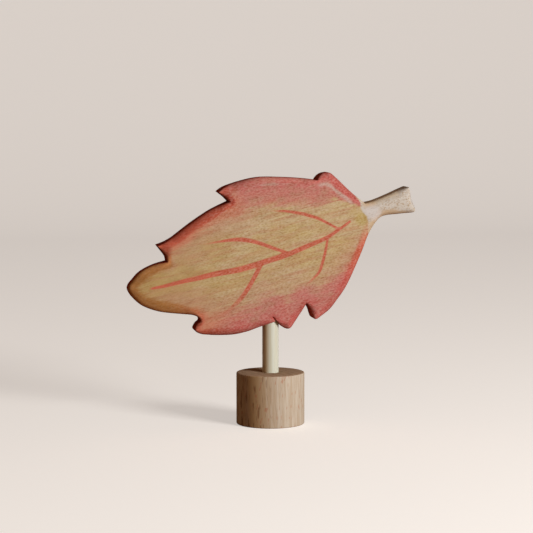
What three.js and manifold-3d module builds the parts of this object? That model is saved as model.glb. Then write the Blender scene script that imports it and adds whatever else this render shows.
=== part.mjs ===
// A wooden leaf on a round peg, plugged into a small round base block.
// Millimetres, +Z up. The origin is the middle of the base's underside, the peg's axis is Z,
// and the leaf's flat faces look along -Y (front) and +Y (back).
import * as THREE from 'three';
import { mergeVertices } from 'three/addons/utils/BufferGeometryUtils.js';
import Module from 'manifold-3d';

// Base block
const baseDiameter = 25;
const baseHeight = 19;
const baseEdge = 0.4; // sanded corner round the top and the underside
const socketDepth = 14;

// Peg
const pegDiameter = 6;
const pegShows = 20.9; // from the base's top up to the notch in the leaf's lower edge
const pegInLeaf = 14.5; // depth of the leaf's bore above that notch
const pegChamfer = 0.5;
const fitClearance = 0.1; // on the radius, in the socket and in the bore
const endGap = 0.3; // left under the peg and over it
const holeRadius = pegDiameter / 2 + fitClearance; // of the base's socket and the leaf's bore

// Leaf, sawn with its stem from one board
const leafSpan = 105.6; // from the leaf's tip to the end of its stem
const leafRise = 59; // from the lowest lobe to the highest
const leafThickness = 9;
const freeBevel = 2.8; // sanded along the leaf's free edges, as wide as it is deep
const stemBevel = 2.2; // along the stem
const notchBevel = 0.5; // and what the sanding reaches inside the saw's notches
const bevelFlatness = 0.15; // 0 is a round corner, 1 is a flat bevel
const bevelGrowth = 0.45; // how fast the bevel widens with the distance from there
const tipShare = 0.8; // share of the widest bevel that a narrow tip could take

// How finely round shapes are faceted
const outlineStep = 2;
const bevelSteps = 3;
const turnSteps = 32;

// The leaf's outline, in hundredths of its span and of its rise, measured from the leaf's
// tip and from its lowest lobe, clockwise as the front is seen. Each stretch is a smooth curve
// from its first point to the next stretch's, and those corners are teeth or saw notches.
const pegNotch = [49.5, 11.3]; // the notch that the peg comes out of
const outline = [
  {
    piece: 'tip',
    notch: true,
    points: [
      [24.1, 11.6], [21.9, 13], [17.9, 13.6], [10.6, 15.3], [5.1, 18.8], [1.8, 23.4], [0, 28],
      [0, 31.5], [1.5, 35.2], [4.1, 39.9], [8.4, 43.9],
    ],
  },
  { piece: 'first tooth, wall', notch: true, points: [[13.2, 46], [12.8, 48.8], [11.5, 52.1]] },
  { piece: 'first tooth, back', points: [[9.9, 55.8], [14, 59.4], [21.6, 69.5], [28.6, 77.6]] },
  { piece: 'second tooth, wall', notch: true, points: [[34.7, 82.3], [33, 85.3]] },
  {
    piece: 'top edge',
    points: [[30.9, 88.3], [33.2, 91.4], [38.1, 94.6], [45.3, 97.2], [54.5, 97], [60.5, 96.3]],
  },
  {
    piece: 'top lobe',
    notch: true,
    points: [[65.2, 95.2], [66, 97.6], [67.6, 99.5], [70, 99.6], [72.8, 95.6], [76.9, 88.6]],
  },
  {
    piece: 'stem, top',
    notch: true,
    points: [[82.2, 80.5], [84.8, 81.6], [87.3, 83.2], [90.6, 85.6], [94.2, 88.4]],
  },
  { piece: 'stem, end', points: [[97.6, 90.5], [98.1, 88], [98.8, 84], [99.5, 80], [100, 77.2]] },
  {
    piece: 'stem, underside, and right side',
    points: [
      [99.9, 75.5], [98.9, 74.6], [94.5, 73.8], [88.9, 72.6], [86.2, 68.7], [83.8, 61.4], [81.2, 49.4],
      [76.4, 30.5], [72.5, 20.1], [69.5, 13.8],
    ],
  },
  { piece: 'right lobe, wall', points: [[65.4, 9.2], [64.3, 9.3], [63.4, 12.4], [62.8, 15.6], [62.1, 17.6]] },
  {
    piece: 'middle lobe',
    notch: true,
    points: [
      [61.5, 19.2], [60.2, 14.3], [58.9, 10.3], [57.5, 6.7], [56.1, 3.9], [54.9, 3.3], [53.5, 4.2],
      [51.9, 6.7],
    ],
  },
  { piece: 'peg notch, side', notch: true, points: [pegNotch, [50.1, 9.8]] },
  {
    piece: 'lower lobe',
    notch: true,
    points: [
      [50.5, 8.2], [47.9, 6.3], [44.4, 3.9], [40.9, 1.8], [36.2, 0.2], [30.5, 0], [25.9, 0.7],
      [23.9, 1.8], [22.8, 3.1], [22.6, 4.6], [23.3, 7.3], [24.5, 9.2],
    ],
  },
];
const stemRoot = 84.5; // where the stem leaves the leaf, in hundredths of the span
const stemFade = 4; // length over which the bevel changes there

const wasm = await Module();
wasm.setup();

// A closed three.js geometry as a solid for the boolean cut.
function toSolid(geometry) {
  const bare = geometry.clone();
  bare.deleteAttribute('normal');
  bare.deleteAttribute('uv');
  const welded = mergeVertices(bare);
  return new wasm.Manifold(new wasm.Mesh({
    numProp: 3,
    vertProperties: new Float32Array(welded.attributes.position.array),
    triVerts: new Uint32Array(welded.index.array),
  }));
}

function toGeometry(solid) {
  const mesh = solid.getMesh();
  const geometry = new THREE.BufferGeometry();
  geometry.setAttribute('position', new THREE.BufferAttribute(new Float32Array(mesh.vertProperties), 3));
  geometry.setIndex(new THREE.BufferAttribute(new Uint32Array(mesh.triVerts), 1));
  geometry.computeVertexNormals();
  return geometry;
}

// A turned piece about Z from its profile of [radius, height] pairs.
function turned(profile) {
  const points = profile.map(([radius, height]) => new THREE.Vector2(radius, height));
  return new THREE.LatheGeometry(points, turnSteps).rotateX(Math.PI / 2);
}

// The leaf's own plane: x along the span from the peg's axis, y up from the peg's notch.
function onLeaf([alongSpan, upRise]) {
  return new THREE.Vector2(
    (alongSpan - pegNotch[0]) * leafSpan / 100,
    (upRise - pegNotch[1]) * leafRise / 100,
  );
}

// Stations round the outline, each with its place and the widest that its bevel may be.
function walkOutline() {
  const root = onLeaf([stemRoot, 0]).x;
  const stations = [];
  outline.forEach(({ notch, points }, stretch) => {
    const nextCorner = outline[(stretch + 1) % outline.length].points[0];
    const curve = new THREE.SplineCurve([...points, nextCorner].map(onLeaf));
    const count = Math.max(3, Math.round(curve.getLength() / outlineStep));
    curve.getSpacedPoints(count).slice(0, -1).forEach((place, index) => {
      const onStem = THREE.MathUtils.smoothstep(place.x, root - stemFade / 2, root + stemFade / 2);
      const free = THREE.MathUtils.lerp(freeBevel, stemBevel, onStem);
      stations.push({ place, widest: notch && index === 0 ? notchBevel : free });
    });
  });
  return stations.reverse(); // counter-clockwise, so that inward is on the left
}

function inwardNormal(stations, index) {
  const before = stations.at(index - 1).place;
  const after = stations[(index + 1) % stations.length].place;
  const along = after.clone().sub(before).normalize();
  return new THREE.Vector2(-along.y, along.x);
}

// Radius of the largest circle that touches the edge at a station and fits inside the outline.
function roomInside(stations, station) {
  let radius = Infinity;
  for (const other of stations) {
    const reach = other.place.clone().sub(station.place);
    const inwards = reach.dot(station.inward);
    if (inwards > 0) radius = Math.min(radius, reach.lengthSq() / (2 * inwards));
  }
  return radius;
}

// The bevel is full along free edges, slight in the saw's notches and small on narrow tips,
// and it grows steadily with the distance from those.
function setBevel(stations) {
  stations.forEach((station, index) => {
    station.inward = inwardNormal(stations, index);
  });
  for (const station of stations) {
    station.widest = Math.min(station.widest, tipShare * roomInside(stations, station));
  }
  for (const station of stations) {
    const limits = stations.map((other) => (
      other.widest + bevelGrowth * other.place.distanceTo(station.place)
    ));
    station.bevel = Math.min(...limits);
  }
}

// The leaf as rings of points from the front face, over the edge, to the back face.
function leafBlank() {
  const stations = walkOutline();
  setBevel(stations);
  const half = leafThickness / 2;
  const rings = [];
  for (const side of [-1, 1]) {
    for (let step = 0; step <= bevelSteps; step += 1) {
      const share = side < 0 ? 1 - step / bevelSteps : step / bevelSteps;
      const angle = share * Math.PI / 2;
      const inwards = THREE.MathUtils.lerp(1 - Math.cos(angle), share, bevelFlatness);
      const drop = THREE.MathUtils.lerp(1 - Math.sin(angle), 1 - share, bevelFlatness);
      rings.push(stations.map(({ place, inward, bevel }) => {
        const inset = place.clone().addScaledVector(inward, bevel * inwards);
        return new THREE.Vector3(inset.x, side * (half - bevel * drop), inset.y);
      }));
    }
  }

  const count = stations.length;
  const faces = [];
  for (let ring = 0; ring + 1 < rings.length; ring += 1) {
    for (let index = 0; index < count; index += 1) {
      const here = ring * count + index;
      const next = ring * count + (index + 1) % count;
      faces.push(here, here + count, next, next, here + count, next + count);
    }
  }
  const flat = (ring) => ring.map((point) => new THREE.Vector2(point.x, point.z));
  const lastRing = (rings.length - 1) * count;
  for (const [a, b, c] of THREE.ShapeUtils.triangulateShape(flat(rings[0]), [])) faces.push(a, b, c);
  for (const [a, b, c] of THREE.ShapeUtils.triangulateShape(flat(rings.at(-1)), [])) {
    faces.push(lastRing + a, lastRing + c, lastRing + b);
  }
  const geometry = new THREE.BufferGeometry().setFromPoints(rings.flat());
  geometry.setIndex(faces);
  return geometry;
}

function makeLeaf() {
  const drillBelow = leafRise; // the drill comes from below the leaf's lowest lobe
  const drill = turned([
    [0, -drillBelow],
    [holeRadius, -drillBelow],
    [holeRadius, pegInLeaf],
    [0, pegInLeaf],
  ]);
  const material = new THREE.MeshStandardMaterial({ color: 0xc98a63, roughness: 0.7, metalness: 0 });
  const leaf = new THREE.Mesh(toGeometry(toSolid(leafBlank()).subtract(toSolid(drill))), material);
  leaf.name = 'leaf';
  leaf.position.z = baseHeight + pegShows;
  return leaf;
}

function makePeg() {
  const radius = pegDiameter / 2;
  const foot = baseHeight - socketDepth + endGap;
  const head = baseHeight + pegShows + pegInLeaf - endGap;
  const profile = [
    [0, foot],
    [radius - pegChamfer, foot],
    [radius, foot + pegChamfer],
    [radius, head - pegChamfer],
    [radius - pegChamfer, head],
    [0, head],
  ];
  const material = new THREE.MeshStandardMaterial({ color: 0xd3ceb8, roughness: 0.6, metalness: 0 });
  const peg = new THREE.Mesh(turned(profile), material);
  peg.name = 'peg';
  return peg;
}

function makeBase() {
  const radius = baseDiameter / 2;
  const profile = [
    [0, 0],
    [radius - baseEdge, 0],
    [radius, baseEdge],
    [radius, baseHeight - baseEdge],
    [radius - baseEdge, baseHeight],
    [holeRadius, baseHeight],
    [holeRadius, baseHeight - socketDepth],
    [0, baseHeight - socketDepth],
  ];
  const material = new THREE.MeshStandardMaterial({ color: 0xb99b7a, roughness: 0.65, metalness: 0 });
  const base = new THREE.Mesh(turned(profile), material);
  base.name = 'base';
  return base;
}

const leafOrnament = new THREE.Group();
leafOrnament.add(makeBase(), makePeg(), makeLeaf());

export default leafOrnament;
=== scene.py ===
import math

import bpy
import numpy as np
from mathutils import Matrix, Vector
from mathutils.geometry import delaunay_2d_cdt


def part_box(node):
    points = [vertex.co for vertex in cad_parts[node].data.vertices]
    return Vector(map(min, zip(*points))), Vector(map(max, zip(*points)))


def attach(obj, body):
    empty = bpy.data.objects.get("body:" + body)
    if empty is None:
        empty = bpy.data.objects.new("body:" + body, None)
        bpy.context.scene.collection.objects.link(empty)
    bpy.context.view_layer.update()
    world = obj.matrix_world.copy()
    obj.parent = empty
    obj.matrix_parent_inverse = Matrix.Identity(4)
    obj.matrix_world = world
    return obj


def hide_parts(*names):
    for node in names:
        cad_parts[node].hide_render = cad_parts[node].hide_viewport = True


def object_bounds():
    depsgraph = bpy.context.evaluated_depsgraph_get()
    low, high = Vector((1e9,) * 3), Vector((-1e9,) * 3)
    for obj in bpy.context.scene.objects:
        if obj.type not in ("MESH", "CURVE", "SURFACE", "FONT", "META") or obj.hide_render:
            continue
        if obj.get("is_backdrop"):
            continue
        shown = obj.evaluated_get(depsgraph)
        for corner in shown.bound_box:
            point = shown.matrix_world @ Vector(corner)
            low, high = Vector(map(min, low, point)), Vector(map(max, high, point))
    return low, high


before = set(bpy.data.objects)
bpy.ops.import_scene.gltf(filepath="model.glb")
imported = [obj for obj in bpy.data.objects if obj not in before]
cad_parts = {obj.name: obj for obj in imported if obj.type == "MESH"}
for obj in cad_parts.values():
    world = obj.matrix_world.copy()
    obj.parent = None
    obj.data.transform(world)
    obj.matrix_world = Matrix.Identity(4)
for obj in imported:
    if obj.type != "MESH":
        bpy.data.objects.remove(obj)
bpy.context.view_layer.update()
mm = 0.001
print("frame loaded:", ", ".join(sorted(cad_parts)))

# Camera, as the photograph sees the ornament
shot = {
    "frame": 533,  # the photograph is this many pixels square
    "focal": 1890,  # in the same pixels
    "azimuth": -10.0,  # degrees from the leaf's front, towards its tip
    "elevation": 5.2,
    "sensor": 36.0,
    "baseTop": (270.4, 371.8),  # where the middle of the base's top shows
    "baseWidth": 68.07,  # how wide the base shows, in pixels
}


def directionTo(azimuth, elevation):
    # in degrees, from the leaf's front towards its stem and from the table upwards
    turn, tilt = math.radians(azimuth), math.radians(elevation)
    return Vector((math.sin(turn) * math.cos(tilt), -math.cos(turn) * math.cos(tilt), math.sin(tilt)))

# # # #

STATED EXERCISE → Using the data above, extract exactly the lines from the one that holds "zip(*points))), Vector(map(max, zip(*points)))" to the one that holds "for corner in", both ends included, and no others.

EXERCISE RESULT →
    return Vector(map(min, zip(*points))), Vector(map(max, zip(*points)))


def attach(obj, body):
    empty = bpy.data.objects.get("body:" + body)
    if empty is None:
        empty = bpy.data.objects.new("body:" + body, None)
        bpy.context.scene.collection.objects.link(empty)
    bpy.context.view_layer.update()
    world = obj.matrix_world.copy()
    obj.parent = empty
    obj.matrix_parent_inverse = Matrix.Identity(4)
    obj.matrix_world = world
    return obj


def hide_parts(*names):
    for node in names:
        cad_parts[node].hide_render = cad_parts[node].hide_viewport = True


def object_bounds():
    depsgraph = bpy.context.evaluated_depsgraph_get()
    low, high = Vector((1e9,) * 3), Vector((-1e9,) * 3)
    for obj in bpy.context.scene.objects:
        if obj.type not in ("MESH", "CURVE", "SURFACE", "FONT", "META") or obj.hide_render:
            continue
        if obj.get("is_backdrop"):
            continue
        shown = obj.evaluated_get(depsgraph)
        for corner in shown.bound_box:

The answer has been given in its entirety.